The district court did not err in dismissing Navia’s complaint for a failure to
state a claim. RESPA’s Regulation X places certain obligations on mortgage
servicers when a borrower submits a loss mitigation application and lays out
distinct procedures and rules for submitting such applications. See generally 12
C.F.R. § 1024.41. If the borrower submits a complete application more than 37
days before a scheduled foreclosure sale, then ordinarily, the servicer must
“evaluate the borrower for all loss mitigation options available to the borrower”
and provide the borrower with written notice “stating the servicer’s determination
of which loss mitigation options, if any, it will offer to the borrower.” Id. §
1024.41(c)(1)(i)–(ii).

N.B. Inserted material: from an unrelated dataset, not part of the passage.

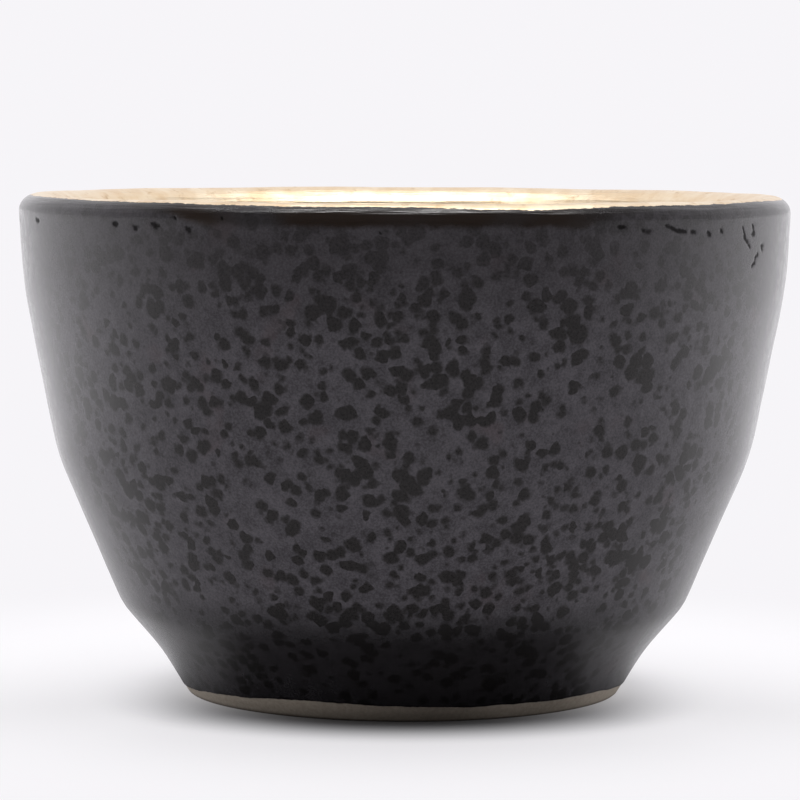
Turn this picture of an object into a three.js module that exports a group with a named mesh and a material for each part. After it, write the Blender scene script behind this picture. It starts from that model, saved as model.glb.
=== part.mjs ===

But, per the duplicative requests rule, a servicer need not
comply with § 1024.41’s requirements on subsequent applications if that servicer
previously complied with § 1024.41’s requirements with regard to a borrower’s
loss mitigation application. See id. § 1024.41(i) (2014) (providing that “[a]
servicer is only required to comply with the requirements of this section for a
single complete loss mitigation application for a borrower’s mortgage loan
account”). 1
1
This is no longer § 1024.41(i)’s effective language. See 12 C.F.R. § 1024.41(i) (2017).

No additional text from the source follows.